Tevrat ve Kuran’da da tufan ile ilgili birçok bölüm bulunmaktadır.
Nuh Peygambere tufan olacağı bildirilir ve bir gemi yapması istenir. İçine dünyadaki her türden iki adet alması söylenir.
Nuh Peygamber, gemiyi yapar ve söylendiği gibi kendine inananlar ile her hayvandan iki adet alarak gemiye biner.
Tufan başlar…
Dünya üzerindeki her şey yok olur.
Günler sonra tufan biter…
Muharrem ayının 10. Günü yani Aşera günü Nuh’un gemisi varsayımlara göre Irak’ta Cudi dağına oturur. (Geminin indiği yer henüz kesin olarak tespit edilememiştir. Yapılan kazılarda birkaç değişik noktada gemiye ait olduğu düşünülen izler bulunmuş fakat kesinlik kazanmamıştır.)

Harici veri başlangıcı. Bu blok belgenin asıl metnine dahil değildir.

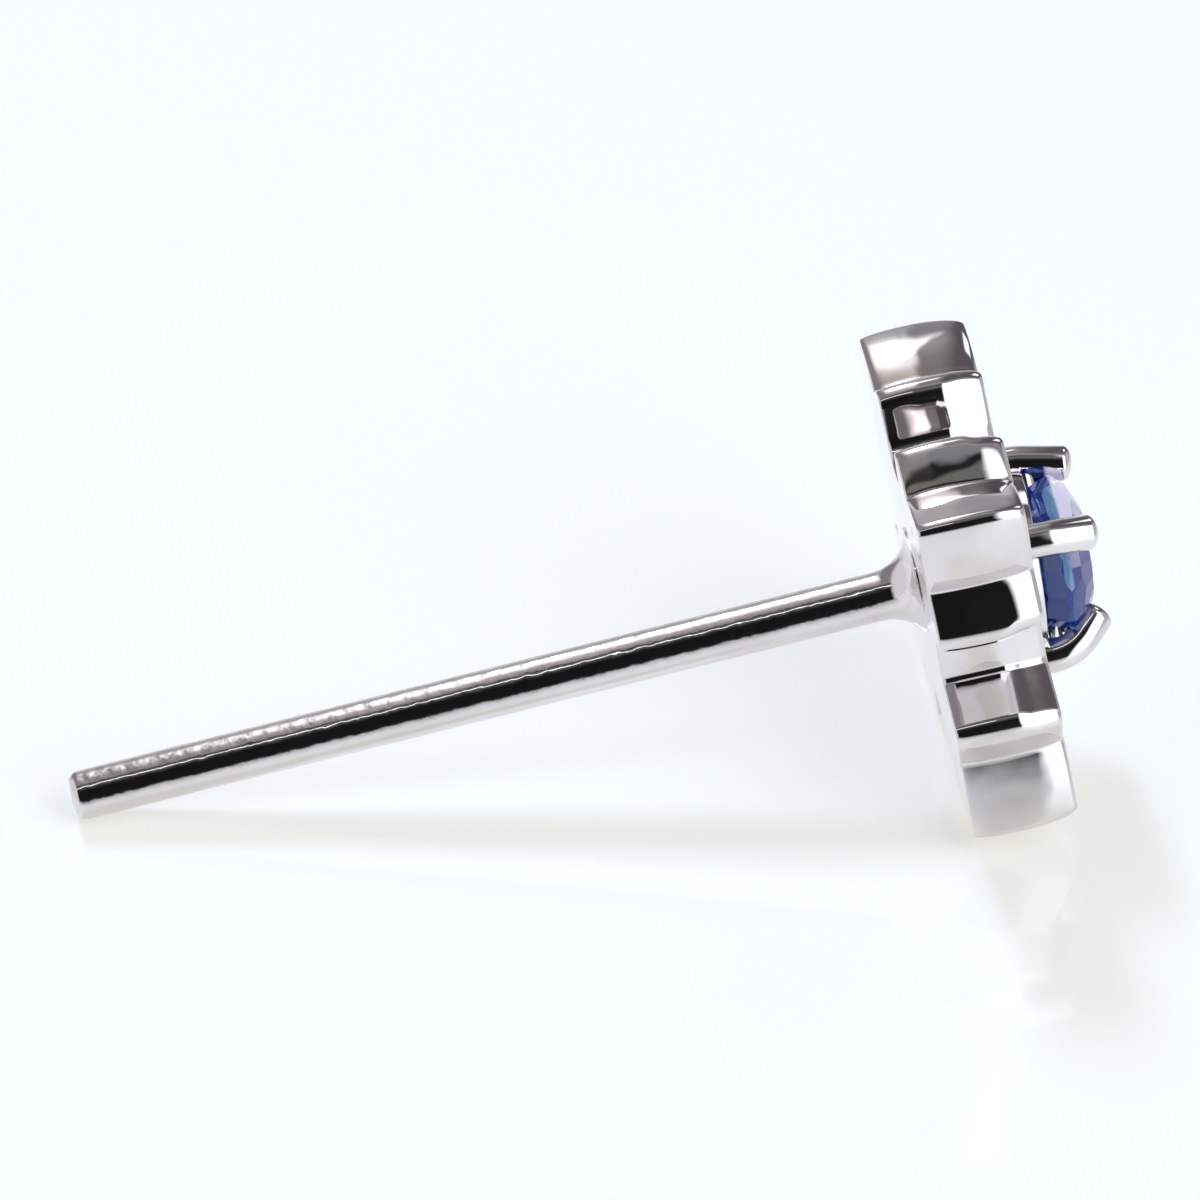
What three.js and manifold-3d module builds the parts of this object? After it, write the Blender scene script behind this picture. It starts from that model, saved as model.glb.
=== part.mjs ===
// A flower stud earring at its real size: a four-petal head of polished white metal, a claw
// setting with a round brilliant-cut blue stone, and a straight ear post soldered to the back.
// The stud lies as it rests on a table: on two petals and on the tip of its post.
import * as THREE from 'three';
import { mergeVertices } from 'three/addons/utils/BufferGeometryUtils.js';
import Module from 'manifold-3d';

const wasm = await Module();
wasm.setup();

// Driving dimensions in mm. Each piece is drawn on the stud's own axis: +Z is the way that the
// stone faces, z = 0 is about the middle of the head, and X points up when the stud rests.
const head = { back: -0.85, front: 0.63, petals: 4, edgeInset: 0.14, edgeRound: 0.28, edgeSteps: 3 };
const tip = { out: 3.527, radius: 0.15, spread: 42, steps: 3 };
const notch = { out: 2.73, side: 0.7 };
const blade = { steps: 6 };
const shoulder = { out: 2.4, side: 1.21, radius: 0.25, steps: 7 };
const bay = { floor: 1.98, halfWidth: 0.27, splay: 0.51, stepAt: 0.17, stepDepth: 0.07 };
const collar = { topRadius: 1.2, baseRadius: 1.3, belowGirdle: 0.36, height: 0.5, sides: 32 };
const wire = { radius: 0.25, sides: 12, root: 0.3, steps: 7 };
// Each prong was bent by hand: the direction it stands in, in degrees from the top, and its
// root, bend and rounded end as distances from the axis and heights.
const prongs = [
  { at: -45, rootOut: 1.44, bendOut: 1.41, bendHeight: 0.89, tipOut: 1.29, tipHeight: 1.41 },
  { at: 45, rootOut: 1.37, bendOut: 1.3, bendHeight: 1.05, tipOut: 1.18, tipHeight: 1.44 },
  { at: 135, rootOut: 1.36, bendOut: 1.36, bendHeight: 1.06, tipOut: 1.03, tipHeight: 1.4 },
  { at: 225, rootOut: 1.38, bendOut: 1.35, bendHeight: 1.06, tipOut: 1.12, tipHeight: 1.42 },
];
const post = {
  radius: 0.35, length: 12.09, tipRound: 0.15, flareRadius: 0.85, flareLength: 0.56,
  sunk: 0.3, sides: 24, lean: 1.5, leanTowards: 146,
};
const stone = {
  radius: 1.125, girdle: 1.19, girdleThickness: 0.06, crown: 0.34, pavilion: 1.25, tilt: 3.6,
  tiltTowards: 146, clearance: 0.04, sides: 32,
};
const bezelSlope = 34.5;
const steepPavilion = { out: 0.985, depth: 0.33 };
const tableRadius = stone.radius - stone.crown / Math.tan(THREE.MathUtils.degToRad(bezelSlope));
// The stone's cuts: how many facets, how steep they are in degrees from the girdle's plane,
// where the first one lies, and the point of its own section that each one passes through.
const cuts = [
  { count: 8, slope: bezelSlope, first: 0, out: stone.radius, height: 0.03 },
  {
    count: 8, slope: 22, first: 22.5,
    out: tableRadius * Math.cos(Math.PI / 8), height: 0.03 + stone.crown,
  },
  { count: 16, slope: 41, first: 11.25, out: stone.radius, height: 0.01 },
  { count: 16, slope: 115, first: 11.25, out: stone.radius, height: -0.03 },
  { count: 8, slope: 138, first: 0, out: steepPavilion.out, height: -steepPavilion.depth },
];

const metalFinish = new THREE.MeshStandardMaterial({
  color: 0xe9e8ec, metalness: 1, roughness: 0.06,
});
const stoneFinish = new THREE.MeshStandardMaterial({
  color: 0x3b5aa8, metalness: 0, roughness: 0.03,
});

const radians = (degrees) => THREE.MathUtils.degToRad(degrees);
const polar = (out, degrees, z = 0) =>
  new THREE.Vector3(out * Math.cos(radians(degrees)), out * Math.sin(radians(degrees)), z);

// A closed three.js geometry as a solid that can be joined and cut.
function solid(geometry) {
  const bare = geometry.clone();
  bare.deleteAttribute('normal');
  bare.deleteAttribute('uv');
  const merged = mergeVertices(bare, 1e-5);
  const corners = merged.index.array;
  const triangles = [];
  for (let i = 0; i < corners.length; i += 3) {
    const [a, b, c] = corners.slice(i, i + 3);
    if (a !== b && b !== c && c !== a) triangles.push(a, b, c);
  }
  return new wasm.Manifold(new wasm.Mesh({
    numProp: 3,
    vertProperties: new Float32Array(merged.attributes.position.array),
    triVerts: new Uint32Array(triangles),
  }));
}

function named(name, body, material) {
  const { vertProperties, triVerts } = body.getMesh();
  const geometry = new THREE.BufferGeometry();
  geometry.setAttribute('position', new THREE.BufferAttribute(new Float32Array(vertProperties), 3));
  geometry.setIndex(new THREE.BufferAttribute(new Uint32Array(triVerts), 1));
  geometry.computeVertexNormals();
  const mesh = new THREE.Mesh(geometry, material);
  mesh.name = name;
  return mesh;
}

// A body of revolution round Z from a profile of [radius, z] pairs that starts and ends on Z.
function turned(profile, sides) {
  const points = profile.map(([radius, z]) => new THREE.Vector2(radius, z));
  return new THREE.LatheGeometry(points, sides).rotateX(Math.PI / 2);
}

function arc(centre, radius, from, to, steps) {
  const points = [];
  for (let i = 0; i <= steps; i += 1) {
    const angle = from + ((to - from) * i) / steps;
    points.push(new THREE.Vector2(Math.cos(angle), Math.sin(angle)).multiplyScalar(radius).add(centre));
  }
  return points;
}

// The angle, from 0 to a full turn, at which a straight line from a point touches a circle.
function touchAngle(centre, radius, point, side) {
  const away = point.clone().sub(centre);
  const angle = away.angle() + side * Math.acos(radius / away.length());
  return THREE.MathUtils.euclideanModulo(angle, 2 * Math.PI);
}

// The curved edge of a petal's blade: it leaves the round tip smoothly and ends in the notch.
function bladeEdge(tipCentre, notchPoint) {
  const spread = radians(tip.spread);
  const outward = new THREE.Vector2(Math.cos(spread), Math.sin(spread));
  const start = tipCentre.clone().addScaledVector(outward, tip.radius);
  const chord = notchPoint.clone().sub(start);
  const radius = -chord.lengthSq() / (2 * chord.dot(outward));
  const centre = start.clone().addScaledVector(outward, -radius);
  const end = notchPoint.clone().sub(centre).angle();
  return arc(centre, radius, spread, end, blade.steps);
}

// One side of a petal that points along +X, from its tip to the floor of the bay beside it:
// the blade down to its notch, a straight flank out to the round shoulder, and the bay's wall.
function petalSide() {
  const tipCentre = new THREE.Vector2(tip.out, 0);
  const notchPoint = new THREE.Vector2(notch.out, notch.side);
  const shoulderCentre = new THREE.Vector2(shoulder.out, shoulder.side);
  const floorEnd = new THREE.Vector2(bay.floor, -bay.halfWidth)
    .rotateAround(new THREE.Vector2(), Math.PI / head.petals);
  const from = touchAngle(shoulderCentre, shoulder.radius, notchPoint, 1);
  const to = touchAngle(shoulderCentre, shoulder.radius, floorEnd, -1);
  return [
    ...arc(tipCentre, tip.radius, 0, radians(tip.spread), tip.steps),
    ...bladeEdge(tipCentre, notchPoint).slice(1),
    ...arc(shoulderCentre, shoulder.radius, from, to, shoulder.steps),
    floorEnd,
  ];
}

// The outline of the whole flower, anticlockwise, with a petal at 45 degrees and every 90 on.
function flowerOutline() {
  const side = petalSide();
  const mirrored = side.map((point) => new THREE.Vector2(point.x, -point.y)).reverse();
  const petal = [...mirrored, ...side.slice(1)];
  const outline = [];
  for (let i = 0; i < head.petals; i += 1) {
    const turn = (2 * Math.PI * (i + 0.5)) / head.petals;
    outline.push(...petal.map((point) => point.clone().rotateAround(new THREE.Vector2(), turn)));
  }
  return new THREE.Shape(outline);
}

// The plate of the head: the front edge rounded, the back edge left square, and each bay a
// little wider in front than behind.
function plate() {
  const rounded = new THREE.ExtrudeGeometry(flowerOutline(), {
    depth: head.front - head.back - head.edgeRound,
    bevelEnabled: true,
    bevelThickness: head.edgeRound,
    bevelSize: head.edgeInset,
    bevelOffset: -head.edgeInset,
    bevelSegments: head.edgeSteps,
  }).translate(0, 0, head.back);
  const size = 2 * (tip.out + tip.radius);
  const behind = new THREE.BoxGeometry(size, size, 1).translate(0, 0, head.back - 0.5);
  let body = solid(rounded).subtract(solid(behind));
  const reach = tip.out - bay.floor;
  const inner = bay.halfWidth + bay.stepDepth;
  const outer = inner + bay.splay * reach;
  const wider = new THREE.Shape([
    new THREE.Vector2(bay.floor - bay.stepDepth, -inner),
    new THREE.Vector2(bay.floor + reach, -outer),
    new THREE.Vector2(bay.floor + reach, outer),
    new THREE.Vector2(bay.floor - bay.stepDepth, inner),
  ]);
  for (let i = 0; i < head.petals; i += 1) {
    const step = new THREE.ExtrudeGeometry(wider, { depth: 1, bevelEnabled: false })
      .translate(0, 0, bay.stepAt)
      .rotateZ((2 * Math.PI * i) / head.petals);
    body = body.subtract(solid(step));
  }
  return body;
}

// The collar round the stone, on the stone's own axis.
function settingCollar() {
  return new THREE.CylinderGeometry(
    collar.topRadius, collar.baseRadius, collar.height, collar.sides,
  ).rotateX(Math.PI / 2).translate(0, 0, -collar.belowGirdle - collar.height / 2);
}

// A prong of round wire with a ball end: straight, one soft bend, and straight again.
function prong({ at, rootOut, bendOut, bendHeight, tipOut, tipHeight }) {
  const root = polar(rootOut, at, wire.root);
  const bend = polar(bendOut, at, bendHeight);
  const end = polar(tipOut, at, tipHeight);
  const before = bend.clone().lerp(root, 0.25);
  const after = bend.clone().lerp(end, 0.4);
  const route = new THREE.CurvePath();
  route.add(new THREE.LineCurve3(root, before));
  route.add(new THREE.QuadraticBezierCurve3(before, bend, after));
  route.add(new THREE.LineCurve3(after, end));
  const lastAngle = 2 * Math.PI * (1 - 1 / wire.sides);
  const section = new THREE.Shape(
    arc(new THREE.Vector2(), wire.radius, 0, lastAngle, wire.sides - 1),
  );
  const rod = new THREE.ExtrudeGeometry(section, { steps: wire.steps, extrudePath: route });
  const ball = new THREE.SphereGeometry(wire.radius, wire.sides, wire.sides / 2);
  return solid(rod).add(solid(ball.translate(end.x, end.y, end.z)));
}

// The ear post with its rounded tip and the flare of solder where it meets the head.
function earPost() {
  const tipCentre = new THREE.Vector2(post.radius - post.tipRound, post.tipRound - post.length);
  const tip = arc(tipCentre, post.tipRound, -Math.PI / 2, 0, 3);
  const flare = new THREE.EllipseCurve(
    post.flareRadius, -post.flareLength, post.flareRadius - post.radius, post.flareLength,
    Math.PI, Math.PI / 2, true,
  ).getPoints(5);
  const profile = [
    [0, -post.length],
    ...[...tip, ...flare].map((point) => [point.x, point.y]),
    [post.flareRadius, post.sunk],
    [0, post.sunk],
  ];
  const axis = polar(1, post.leanTowards - 90);
  return turned(profile, post.sides)
    .applyMatrix4(new THREE.Matrix4().makeRotationAxis(axis, radians(post.lean)))
    .translate(0, 0, head.back);
}

// The stone on its own axis with its girdle at z = 0, ground facet by facet from a blank.
function cutStone() {
  const top = stone.girdleThickness / 2 + stone.crown;
  const height = top + stone.pavilion;
  const blank = new THREE.CylinderGeometry(stone.radius, stone.radius, height, stone.sides)
    .rotateX(Math.PI / 2)
    .translate(0, 0, top - height / 2);
  let body = solid(blank);
  for (const { count, slope, first, out, height: level } of cuts) {
    for (let i = 0; i < count; i += 1) {
      const wheel = new THREE.BoxGeometry(6, 6, 3)
        .translate(0, 0, 1.5)
        .rotateY(radians(slope))
        .translate(out, 0, level)
        .rotateZ(radians(first + (360 * i) / count));
      body = body.subtract(solid(wheel));
    }
  }
  return body;
}

// The room that the stone takes in the setting, a little larger all round.
function stoneSeat() {
  const gap = stone.clearance;
  const half = stone.girdleThickness / 2;
  return turned([
    [0, -stone.pavilion - gap],
    [steepPavilion.out + gap, -steepPavilion.depth - gap / 2],
    [stone.radius + gap, -half - gap / 2],
    [stone.radius + gap, half + gap / 2],
    [tableRadius + gap, half + stone.crown + gap],
    [0, half + stone.crown + gap],
  ], stone.sides);
}

// From the stone's own axis to its place in the head, where it sits slightly crooked.
const seatPlace = new THREE.Matrix4()
  .makeRotationAxis(polar(1, stone.tiltTowards + 90), radians(stone.tilt))
  .setPosition(0, 0, stone.girdle);

let metal = plate().add(solid(settingCollar().applyMatrix4(seatPlace)));
for (const row of prongs) metal = metal.add(prong(row));
metal = metal.subtract(solid(stoneSeat().applyMatrix4(seatPlace)));
metal = metal.add(solid(earPost()));

const metalMesh = named('metal', metal, metalFinish);
const stoneMesh = named('stone', cutStone(), stoneFinish);
stoneMesh.applyMatrix4(seatPlace);

// At rest the shoulders of the two lower petals touch the table with their square back edges,
// and the post with its round tip, so the stud's axis rises towards the stone by this angle.
const petalDrop = (shoulder.out + shoulder.side) * Math.SQRT1_2 + shoulder.radius;
const lean = radians(post.lean);
const leanDrop = -Math.cos(radians(post.leanTowards));
const tipBall = new THREE.Vector2(
  (post.length - post.tipRound) * Math.cos(lean),
  petalDrop - (post.length - post.tipRound) * Math.sin(lean) * leanDrop
    - (post.radius - post.tipRound),
);
const restTilt = tipBall.angle() - Math.asin(post.tipRound / tipBall.length());

const stud = new THREE.Group();
stud.add(metalMesh, stoneMesh);
stud.rotation.set(0, Math.PI / 2 - restTilt, Math.PI);
stud.updateMatrixWorld(true);
const bounds = new THREE.Box3().setFromObject(stud, true);
const centre = bounds.getCenter(new THREE.Vector3());
stud.position.set(-centre.x, -centre.y, -bounds.min.z);

export default stud;
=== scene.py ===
# A flower stud earring of polished white metal with a round blue stone, lying on a table.
import math

import bmesh
import bpy
from mathutils import Matrix, Vector


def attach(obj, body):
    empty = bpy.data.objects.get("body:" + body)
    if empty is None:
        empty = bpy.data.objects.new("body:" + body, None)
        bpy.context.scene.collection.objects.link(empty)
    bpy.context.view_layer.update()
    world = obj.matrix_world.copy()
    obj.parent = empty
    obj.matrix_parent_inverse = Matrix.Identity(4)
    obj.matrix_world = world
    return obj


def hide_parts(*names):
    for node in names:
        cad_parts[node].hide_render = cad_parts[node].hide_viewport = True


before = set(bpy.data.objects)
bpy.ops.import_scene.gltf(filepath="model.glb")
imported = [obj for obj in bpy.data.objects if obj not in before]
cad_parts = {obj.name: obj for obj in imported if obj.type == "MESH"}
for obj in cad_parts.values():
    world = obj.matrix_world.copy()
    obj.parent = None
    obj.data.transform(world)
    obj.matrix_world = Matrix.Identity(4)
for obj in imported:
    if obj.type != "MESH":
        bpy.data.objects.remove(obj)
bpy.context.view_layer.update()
scene = bpy.context.scene
scene.view_settings.view_transform = "Standard"

mm = 0.001
weldDistance = 1e-4

# The stud is drawn upright on its own axis, in mm, and then laid down by this.
rest = {
    "tilt": 10.401774,      # degrees that the post's axis rises towards the stone
    "along": 5.465362,      # where the axis starts, in mm
    "height": 2.908613,
}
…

Karaya inenler aç oldukları için gemide bulunan bütün meyve ve tahılları bir kazanda kaynatırlar ve karınlarını doyururlar.
O günden günümüze dek insanlığın kurtuluşunu hatırlatması adına karaya indikleri gün olan Muharrem ayının 10. Günü yani Aşera günü Aşure pişirilir.
Yahudiler, günlerce aç kalan gemidekileri anmak adına oruç da tutarlar. Ardından bu gelenek Müslümanlarda da devam eder ve günümüze dek gelir.